Synchronistically, Sexton planted his thirteen trees during the period of the Mission’s modernization, just before my family rode into town on a wagon. As the town became more secular, the celebration of harvest took place at the county fair starting in 1874 and held concurrent or immediately after San Miguel Days until commercial and tourism interests dictated the fair’s move from late September to early August.
All but five of the thirteen trees on the hill were lost to fire, then others to vandalism, and the spot became known as Five Trees. My friend Harmony says that her great uncle and his buddies cut two of them down in the post-war 40s as a senior prank at Halloween. Local architect Nick Deitch remembered how Curtis Stiles, who became a prominent landscape architect and member of the planning commission, was involved in cutting one of the trees down in the 50s back when he was my mom’s classmate at Ventura High School. Over the years, other eucalyptus trees were planted and tended in an attempt for there to be once again Five Trees on the hill. My friend Alana remembers the one and only time she walked up there in the 1960s and her boyfriend carried a five gallon glass jug of water for the young trees. When I was growing up in the 1960s and 1970s, everyone called them Five Trees, even though at that point there were only two. When I returned to Ventura after twelve years of college and travel, only a few old timers still called the spot Five Trees.

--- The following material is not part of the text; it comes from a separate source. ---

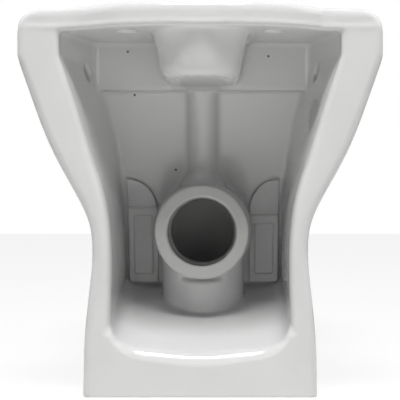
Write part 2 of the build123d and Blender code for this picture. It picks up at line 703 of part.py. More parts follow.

Like I said at the beginning, these trees help me to stay acquainted with my breathing body so that “the perceived world itself begins to shift and transform” (David Abram, Spell of the Sensuous, 1996, p. 63). What keeps you acquainted?
It doesn’t take an eclipse to make a day remarkable — it is you, remarking on it, noticing the sky, the trees, the clouds, your breath, and the breath of the earth. Each day is remarkable, when we pay attention.
NOTE: Much of the body of this post was written for a paper for Dr, Craig Chalquist in partial fulfillment for my MA in Ecopsychology at Pacific Graduate Institute.